The basis for making proteins is common to all cells and hence all organisms (viruses use and depend on cells). From the microbes, bacteria and archaea, to fungi, plants and animals including us, the polymerizing of a set of 20 amino acids into thousands of kinds of proteins, usually hundreds or more amino acids in length, is a universal biological, biochemical and physiological reality.
The common feature of making proteins from amino acids is that the amino acids are specified by the Genetic Code as DNA nucleotide sequences. These are transcribed into messenger RNAs and then translated on ribosomes into proteins.
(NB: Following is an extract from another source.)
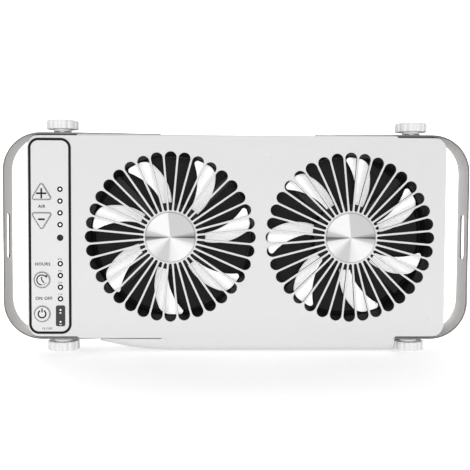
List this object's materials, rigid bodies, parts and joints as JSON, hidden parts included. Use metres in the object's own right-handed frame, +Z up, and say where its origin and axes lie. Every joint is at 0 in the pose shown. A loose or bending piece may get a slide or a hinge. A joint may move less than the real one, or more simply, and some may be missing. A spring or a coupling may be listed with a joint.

Hence what is essential to the health and wellbeing of our cells, organs and bodies is the ability to synthesize proteins and to recycle them into their components: free amino acids.
We eat proteins to digest them into free amino acids so our cells can build the proteins they need from them. So why not develop a food system that relies on the free amino acids that build proteins rather than the proteins themselves? We have taken some steps in the development of this notion.
Preliminary studies, using thin layer chromatography of juices from tomatoes, salad plants, squashes and rootcrops established that indeed, free amino acids were in all of the fresh juices. We observed a common feature of our garden food plants, the presence of free amino acids in diversity and abundance, in their juices.
Thanks to Dave (Munk) Bergen introducing us to S. Gurusiddiah, at that time the head of the Bioanalytical Laboratory, Washington State University, Pullman, WA, we began a collaboration which lasted many years. This allowed us to grow myriad crops under organic conditions and to analyze their juices for free amino acids using HPLC (High Performance Liquid Chromatography).
The results of hundreds of analyses are presented in six papers. This work has been done and is presented for the wellbeing of humanity and in the public domain as a common resource for improving our lives.